Encore le sens historique de Shakespeare y est-il moins matériellement traduit. Sir Walter Scott est un parvenu, si l’on veut bien dire ; encore plus curieux de bibelot que d’érudition. Il est un collectionneur, qui pense faire œuvre d’historien. Il n’a point l’âme féodale ; mais seulement la fantaisie. Il semble un fureteur infatigable. Il aime les parchemins pour l’écriture et la miniature, beaucoup plus que pour le sens de ce qu’ils contiennent. Son « regard d’aigle[1] » ne voit pas plus loin que le verre de sa loupe d’antiquaire ; il guette les pièces rares et les bonnes occasions. Et il en sait tirer parti. Il dépasse de cent coudées l’amateur d’estampes de La Bruyère : il vend.

Dumas est au point de comprendre cet homme-là. Il ouvre de grands yeux devant ces vitrines d’histoire et d’art. Plus tard, il fera bâtir Monte-Cristo pour imiter son idole en tous points. À cette heure, il meuble, décore et tapisse son imagination ; il éclaire son cerveau, et l’emplit de couleurs. Il voit des milieux reconstitués, des mœurs qui se traduisent immédiatement aux yeux par des assemblages d’objets mobiliers[2]. Les époques s’aménagent et s’encadrent dans son esprit : elles vivent d’une vie extérieure, qui à cette curiosité dévorante et neuve produit l’effet d’une résurrection. Il en retient des images autrement animées que les gravures qui déshonorent la traduction Defauconpret. Dispersée dans le roman, condensée sur

  1. Blaze de Bury, op. cit., II, p. 21. Citation d’Augustin Thierry : « Walter Scott venait de jeter son regard d’aigle… »

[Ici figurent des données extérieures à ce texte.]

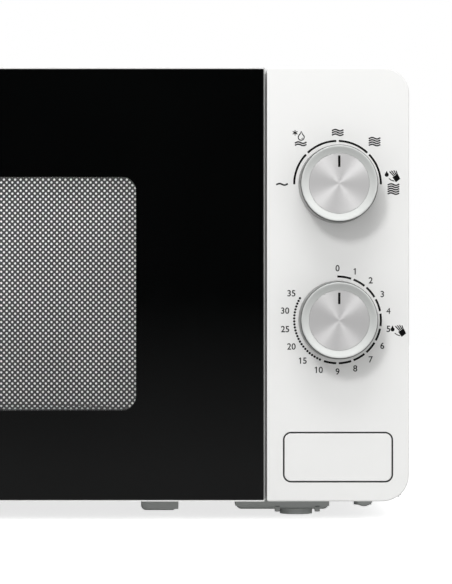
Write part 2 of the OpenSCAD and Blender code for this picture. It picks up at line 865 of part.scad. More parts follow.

  2. Mes mémoires, t. IV, ch. xciv, p. 80. « … Mais lorsque l’auteur m’eut introduit dans la salle à manger romane du vieux Saxon ; quand j’eus vu la lueur du loyer, alimenté par un chêne tout entier, se refléter sur le capuchon et sur la robe du pèlerin inconnu ; quand j’eus vu toute la famille du thane prendre place à la longue table de chêne…, etc. » Il voit les chapitres d’Ivanhoe.